[WHAT YOU SHOULD DO]: Lines after the one containing "return node.outputs[2]" are to be omitted; print exactly each line from the start of the records up to and including it.

[SOURCE DATA]:
=-=-=
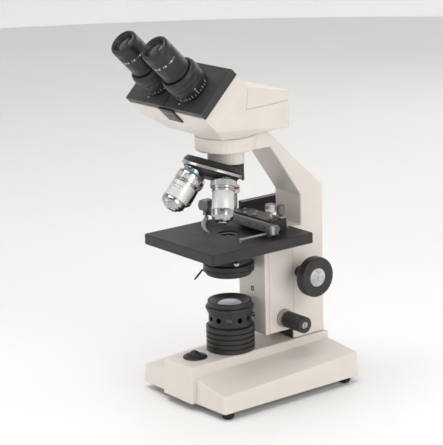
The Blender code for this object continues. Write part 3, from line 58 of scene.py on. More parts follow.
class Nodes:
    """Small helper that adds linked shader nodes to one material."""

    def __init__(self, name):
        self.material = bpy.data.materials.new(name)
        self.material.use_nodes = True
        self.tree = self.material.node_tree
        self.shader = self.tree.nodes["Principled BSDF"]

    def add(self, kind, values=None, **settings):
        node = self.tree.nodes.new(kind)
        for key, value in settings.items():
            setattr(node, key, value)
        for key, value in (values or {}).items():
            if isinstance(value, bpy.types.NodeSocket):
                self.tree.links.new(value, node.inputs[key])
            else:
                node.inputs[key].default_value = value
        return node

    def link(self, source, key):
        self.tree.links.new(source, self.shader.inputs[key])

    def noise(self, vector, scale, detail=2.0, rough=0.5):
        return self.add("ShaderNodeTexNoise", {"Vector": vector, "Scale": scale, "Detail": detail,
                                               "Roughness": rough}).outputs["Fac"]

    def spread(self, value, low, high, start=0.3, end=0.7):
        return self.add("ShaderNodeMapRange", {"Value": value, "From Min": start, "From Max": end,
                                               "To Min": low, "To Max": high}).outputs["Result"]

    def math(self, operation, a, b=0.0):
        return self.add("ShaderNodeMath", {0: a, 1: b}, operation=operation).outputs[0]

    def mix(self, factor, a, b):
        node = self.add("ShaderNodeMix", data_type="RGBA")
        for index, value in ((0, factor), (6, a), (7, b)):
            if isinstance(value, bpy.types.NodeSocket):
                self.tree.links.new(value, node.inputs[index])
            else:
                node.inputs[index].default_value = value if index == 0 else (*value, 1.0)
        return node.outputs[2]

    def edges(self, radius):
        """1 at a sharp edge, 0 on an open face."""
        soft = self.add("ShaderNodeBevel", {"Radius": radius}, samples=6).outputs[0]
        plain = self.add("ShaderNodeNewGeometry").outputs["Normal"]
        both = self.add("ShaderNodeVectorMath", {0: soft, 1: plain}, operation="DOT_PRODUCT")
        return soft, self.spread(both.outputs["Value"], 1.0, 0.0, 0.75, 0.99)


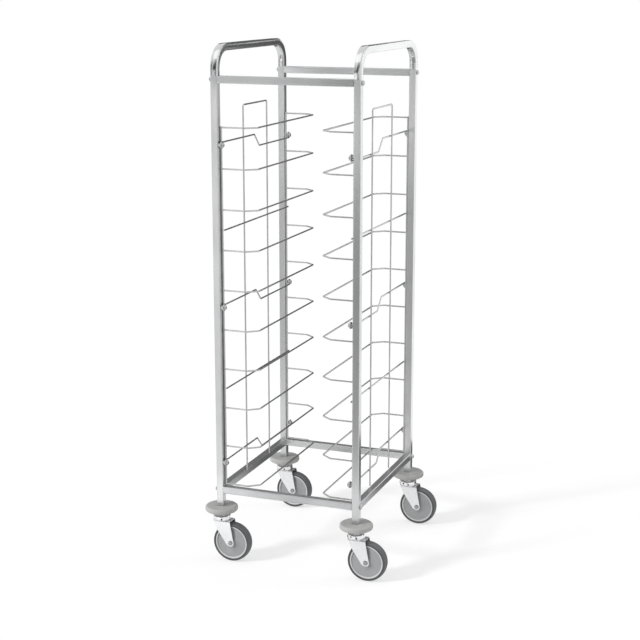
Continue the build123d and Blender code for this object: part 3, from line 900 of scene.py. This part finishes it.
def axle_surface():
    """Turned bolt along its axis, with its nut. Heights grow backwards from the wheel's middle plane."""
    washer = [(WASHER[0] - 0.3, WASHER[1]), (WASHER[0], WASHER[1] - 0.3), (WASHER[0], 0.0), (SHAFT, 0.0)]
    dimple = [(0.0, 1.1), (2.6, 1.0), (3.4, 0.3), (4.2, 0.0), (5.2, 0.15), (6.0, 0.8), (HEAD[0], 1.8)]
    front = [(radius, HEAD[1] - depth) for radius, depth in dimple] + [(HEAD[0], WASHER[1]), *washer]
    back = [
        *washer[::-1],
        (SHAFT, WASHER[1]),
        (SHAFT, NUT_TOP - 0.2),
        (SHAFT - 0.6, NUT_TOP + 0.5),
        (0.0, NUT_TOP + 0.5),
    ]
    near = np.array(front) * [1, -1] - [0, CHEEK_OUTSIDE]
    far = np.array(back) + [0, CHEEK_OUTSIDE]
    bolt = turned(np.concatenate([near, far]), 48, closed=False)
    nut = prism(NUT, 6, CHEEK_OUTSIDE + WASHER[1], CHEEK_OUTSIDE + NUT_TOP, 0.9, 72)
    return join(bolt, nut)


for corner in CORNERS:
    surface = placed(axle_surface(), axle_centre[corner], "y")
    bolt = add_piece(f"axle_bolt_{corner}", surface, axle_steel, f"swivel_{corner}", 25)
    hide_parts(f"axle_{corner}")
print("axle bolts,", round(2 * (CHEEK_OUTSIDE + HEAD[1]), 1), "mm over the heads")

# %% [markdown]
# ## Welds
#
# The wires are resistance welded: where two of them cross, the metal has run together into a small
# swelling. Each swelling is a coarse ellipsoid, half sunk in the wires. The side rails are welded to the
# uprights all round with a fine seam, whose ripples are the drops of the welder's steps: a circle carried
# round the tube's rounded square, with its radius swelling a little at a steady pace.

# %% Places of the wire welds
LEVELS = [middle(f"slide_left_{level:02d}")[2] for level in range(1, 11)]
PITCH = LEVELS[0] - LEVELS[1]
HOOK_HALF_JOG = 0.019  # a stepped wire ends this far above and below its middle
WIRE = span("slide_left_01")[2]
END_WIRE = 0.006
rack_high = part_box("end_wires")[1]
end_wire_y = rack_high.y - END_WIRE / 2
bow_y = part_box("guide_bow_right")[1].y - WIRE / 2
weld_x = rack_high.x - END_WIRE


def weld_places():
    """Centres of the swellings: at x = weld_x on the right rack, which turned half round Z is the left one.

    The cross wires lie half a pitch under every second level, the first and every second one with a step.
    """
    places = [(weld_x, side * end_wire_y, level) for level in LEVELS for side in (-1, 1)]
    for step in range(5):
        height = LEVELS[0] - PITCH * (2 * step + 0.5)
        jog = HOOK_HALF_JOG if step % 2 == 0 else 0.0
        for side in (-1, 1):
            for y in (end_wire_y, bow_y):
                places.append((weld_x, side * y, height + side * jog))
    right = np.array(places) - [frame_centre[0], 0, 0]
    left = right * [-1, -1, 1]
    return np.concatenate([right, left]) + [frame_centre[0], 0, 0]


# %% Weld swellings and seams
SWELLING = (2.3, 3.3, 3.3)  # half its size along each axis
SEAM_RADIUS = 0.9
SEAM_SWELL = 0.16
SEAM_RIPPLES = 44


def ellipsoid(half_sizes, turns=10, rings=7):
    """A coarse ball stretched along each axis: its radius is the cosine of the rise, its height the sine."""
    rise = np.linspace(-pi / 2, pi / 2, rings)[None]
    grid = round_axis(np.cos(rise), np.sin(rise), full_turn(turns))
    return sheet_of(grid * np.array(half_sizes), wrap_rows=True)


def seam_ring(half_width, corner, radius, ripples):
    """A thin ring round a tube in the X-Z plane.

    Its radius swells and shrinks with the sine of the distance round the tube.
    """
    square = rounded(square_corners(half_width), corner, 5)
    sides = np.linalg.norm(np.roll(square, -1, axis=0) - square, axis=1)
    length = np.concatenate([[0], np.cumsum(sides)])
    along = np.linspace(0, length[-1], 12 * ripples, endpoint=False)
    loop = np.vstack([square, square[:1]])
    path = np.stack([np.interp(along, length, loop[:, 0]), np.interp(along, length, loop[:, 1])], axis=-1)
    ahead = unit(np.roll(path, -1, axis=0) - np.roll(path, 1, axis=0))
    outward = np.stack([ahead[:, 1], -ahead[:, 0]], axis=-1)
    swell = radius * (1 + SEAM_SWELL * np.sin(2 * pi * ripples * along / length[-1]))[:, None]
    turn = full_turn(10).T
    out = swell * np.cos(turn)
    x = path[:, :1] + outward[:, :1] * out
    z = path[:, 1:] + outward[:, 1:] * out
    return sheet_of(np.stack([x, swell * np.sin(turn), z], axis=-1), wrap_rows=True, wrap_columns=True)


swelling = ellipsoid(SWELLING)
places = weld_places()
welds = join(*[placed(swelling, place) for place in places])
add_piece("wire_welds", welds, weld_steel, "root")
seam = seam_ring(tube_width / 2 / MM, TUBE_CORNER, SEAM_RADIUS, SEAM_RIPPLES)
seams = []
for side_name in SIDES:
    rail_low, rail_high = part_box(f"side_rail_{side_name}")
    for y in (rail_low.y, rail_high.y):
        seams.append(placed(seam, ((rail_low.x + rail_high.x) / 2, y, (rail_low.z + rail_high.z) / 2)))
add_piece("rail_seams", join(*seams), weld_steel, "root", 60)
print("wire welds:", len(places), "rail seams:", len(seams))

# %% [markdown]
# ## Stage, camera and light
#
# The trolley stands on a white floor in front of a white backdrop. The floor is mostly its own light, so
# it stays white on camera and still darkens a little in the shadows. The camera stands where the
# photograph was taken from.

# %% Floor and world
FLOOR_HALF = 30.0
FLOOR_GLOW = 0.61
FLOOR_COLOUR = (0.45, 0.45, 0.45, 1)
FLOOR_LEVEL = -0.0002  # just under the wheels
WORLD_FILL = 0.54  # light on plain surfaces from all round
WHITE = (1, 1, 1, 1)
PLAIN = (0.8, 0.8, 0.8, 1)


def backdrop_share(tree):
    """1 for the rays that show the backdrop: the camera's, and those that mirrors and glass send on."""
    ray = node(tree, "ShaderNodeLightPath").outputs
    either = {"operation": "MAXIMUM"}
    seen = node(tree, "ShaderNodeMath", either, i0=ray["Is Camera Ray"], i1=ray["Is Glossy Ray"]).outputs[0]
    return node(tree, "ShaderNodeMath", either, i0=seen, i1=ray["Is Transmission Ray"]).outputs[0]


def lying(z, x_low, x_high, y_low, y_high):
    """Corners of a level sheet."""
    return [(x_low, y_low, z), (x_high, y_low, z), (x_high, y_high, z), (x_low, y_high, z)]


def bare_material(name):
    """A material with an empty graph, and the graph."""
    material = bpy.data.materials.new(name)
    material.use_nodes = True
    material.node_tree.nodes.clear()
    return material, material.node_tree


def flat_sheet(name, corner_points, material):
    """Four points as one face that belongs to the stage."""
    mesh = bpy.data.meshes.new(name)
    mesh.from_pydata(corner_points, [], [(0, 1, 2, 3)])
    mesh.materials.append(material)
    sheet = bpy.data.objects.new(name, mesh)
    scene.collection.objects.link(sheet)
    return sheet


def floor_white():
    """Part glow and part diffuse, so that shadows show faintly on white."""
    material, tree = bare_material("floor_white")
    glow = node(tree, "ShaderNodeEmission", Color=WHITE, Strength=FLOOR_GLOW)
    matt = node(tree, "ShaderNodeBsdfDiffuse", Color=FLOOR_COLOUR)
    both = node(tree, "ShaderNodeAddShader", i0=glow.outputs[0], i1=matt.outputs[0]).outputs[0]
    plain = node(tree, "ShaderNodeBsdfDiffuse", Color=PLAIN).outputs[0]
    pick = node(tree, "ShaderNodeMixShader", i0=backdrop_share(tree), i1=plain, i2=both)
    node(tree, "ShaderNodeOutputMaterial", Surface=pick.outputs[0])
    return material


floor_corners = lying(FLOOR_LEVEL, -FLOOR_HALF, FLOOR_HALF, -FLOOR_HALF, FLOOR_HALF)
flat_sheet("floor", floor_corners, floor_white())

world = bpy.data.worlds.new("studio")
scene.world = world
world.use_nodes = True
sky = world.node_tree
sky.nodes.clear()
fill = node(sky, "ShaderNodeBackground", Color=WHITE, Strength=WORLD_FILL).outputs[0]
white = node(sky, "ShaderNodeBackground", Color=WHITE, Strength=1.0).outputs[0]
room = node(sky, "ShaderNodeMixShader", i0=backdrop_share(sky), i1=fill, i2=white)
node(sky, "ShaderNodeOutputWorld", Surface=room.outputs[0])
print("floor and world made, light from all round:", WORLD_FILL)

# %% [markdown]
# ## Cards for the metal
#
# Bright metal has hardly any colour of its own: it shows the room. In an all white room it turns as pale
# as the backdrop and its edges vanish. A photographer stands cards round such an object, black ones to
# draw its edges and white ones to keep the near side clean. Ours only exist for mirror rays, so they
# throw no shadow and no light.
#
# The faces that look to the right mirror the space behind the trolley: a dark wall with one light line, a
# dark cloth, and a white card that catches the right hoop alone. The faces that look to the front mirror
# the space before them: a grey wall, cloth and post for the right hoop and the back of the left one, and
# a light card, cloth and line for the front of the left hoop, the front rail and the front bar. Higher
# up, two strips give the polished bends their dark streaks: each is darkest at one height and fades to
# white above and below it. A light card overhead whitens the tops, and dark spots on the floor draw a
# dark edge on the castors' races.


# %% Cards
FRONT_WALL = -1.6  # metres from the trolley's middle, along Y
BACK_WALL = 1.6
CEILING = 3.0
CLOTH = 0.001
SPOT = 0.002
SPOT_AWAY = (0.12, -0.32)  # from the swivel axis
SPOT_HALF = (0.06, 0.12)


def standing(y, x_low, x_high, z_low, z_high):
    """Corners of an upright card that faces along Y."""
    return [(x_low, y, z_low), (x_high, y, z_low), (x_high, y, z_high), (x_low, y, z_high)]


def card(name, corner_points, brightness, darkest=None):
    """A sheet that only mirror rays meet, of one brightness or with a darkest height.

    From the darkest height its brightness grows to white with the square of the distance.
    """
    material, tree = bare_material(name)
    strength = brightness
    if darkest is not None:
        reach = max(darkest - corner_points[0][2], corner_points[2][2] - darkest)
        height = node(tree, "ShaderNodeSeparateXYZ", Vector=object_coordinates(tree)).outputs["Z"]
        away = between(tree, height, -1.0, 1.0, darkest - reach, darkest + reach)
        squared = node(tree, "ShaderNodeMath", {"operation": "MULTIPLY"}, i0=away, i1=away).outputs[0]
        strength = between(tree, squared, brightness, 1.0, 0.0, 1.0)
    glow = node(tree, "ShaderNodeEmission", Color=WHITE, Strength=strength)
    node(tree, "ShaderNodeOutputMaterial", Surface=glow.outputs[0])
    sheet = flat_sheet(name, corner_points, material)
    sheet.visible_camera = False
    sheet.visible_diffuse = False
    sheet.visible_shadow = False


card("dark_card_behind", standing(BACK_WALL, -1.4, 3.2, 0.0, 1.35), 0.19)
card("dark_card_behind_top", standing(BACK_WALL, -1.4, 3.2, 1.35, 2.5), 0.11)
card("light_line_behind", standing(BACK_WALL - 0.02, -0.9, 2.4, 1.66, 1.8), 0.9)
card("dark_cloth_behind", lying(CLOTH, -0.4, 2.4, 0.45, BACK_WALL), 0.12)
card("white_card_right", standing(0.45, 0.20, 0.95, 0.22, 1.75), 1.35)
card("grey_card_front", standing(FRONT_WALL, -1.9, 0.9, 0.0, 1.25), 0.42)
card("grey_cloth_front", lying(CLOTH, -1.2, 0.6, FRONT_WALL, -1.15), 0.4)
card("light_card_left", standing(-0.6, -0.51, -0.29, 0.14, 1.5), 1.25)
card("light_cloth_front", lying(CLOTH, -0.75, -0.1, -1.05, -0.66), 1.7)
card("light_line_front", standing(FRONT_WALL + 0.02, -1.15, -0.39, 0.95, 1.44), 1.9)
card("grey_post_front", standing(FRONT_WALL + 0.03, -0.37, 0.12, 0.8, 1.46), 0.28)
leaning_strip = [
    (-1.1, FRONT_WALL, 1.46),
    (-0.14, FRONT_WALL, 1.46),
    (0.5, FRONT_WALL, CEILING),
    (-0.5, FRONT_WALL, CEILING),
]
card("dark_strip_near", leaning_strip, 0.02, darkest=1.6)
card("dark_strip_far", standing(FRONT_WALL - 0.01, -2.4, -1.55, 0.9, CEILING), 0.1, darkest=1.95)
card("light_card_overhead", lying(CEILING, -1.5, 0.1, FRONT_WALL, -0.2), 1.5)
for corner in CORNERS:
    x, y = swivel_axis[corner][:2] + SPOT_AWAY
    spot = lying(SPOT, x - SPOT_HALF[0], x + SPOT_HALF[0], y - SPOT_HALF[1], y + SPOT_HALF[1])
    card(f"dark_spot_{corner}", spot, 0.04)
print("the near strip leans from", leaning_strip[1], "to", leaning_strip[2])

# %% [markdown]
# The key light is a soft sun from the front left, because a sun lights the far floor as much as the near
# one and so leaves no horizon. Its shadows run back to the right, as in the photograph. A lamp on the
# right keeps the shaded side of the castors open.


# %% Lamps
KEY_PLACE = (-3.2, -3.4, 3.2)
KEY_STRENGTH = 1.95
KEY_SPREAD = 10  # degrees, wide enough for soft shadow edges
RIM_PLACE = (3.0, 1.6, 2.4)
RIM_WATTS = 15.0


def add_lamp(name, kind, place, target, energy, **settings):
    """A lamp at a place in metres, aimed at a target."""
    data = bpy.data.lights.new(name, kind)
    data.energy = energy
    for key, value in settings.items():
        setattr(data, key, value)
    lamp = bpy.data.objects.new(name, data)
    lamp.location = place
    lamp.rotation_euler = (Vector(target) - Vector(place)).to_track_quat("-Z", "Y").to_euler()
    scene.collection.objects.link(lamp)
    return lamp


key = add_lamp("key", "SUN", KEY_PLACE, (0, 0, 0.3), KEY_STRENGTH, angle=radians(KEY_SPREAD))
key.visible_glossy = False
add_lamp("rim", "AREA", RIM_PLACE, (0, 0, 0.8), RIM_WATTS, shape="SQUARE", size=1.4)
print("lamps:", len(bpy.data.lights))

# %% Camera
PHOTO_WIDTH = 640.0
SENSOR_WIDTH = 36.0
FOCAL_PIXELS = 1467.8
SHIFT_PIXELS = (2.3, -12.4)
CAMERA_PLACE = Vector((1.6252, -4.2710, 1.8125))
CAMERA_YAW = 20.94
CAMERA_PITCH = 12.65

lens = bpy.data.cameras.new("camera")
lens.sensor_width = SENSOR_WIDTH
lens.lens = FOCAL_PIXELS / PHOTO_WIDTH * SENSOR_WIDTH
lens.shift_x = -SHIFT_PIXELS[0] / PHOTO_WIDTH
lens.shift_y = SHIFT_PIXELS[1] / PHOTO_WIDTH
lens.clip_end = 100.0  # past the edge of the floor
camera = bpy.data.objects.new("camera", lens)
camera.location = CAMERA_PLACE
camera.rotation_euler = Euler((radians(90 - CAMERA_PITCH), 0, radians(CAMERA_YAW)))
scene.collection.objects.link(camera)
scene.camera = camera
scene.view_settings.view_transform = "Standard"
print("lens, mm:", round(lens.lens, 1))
=-=-=
[PROBLEM SOLUTION]:
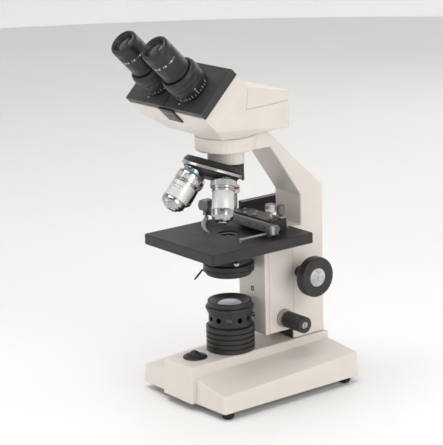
The Blender code for this object continues. Write part 3, from line 58 of scene.py on. More parts follow.
class Nodes:
    """Small helper that adds linked shader nodes to one material."""

    def __init__(self, name):
        self.material = bpy.data.materials.new(name)
        self.material.use_nodes = True
        self.tree = self.material.node_tree
        self.shader = self.tree.nodes["Principled BSDF"]

    def add(self, kind, values=None, **settings):
        node = self.tree.nodes.new(kind)
        for key, value in settings.items():
            setattr(node, key, value)
        for key, value in (values or {}).items():
            if isinstance(value, bpy.types.NodeSocket):
                self.tree.links.new(value, node.inputs[key])
            else:
                node.inputs[key].default_value = value
        return node

    def link(self, source, key):
        self.tree.links.new(source, self.shader.inputs[key])

    def noise(self, vector, scale, detail=2.0, rough=0.5):
        return self.add("ShaderNodeTexNoise", {"Vector": vector, "Scale": scale, "Detail": detail,
                                               "Roughness": rough}).outputs["Fac"]

    def spread(self, value, low, high, start=0.3, end=0.7):
        return self.add("ShaderNodeMapRange", {"Value": value, "From Min": start, "From Max": end,
                                               "To Min": low, "To Max": high}).outputs["Result"]

    def math(self, operation, a, b=0.0):
        return self.add("ShaderNodeMath", {0: a, 1: b}, operation=operation).outputs[0]

    def mix(self, factor, a, b):
        node = self.add("ShaderNodeMix", data_type="RGBA")
        for index, value in ((0, factor), (6, a), (7, b)):
            if isinstance(value, bpy.types.NodeSocket):
                self.tree.links.new(value, node.inputs[index])
            else:
                node.inputs[index].default_value = value if index == 0 else (*value, 1.0)
        return node.outputs[2]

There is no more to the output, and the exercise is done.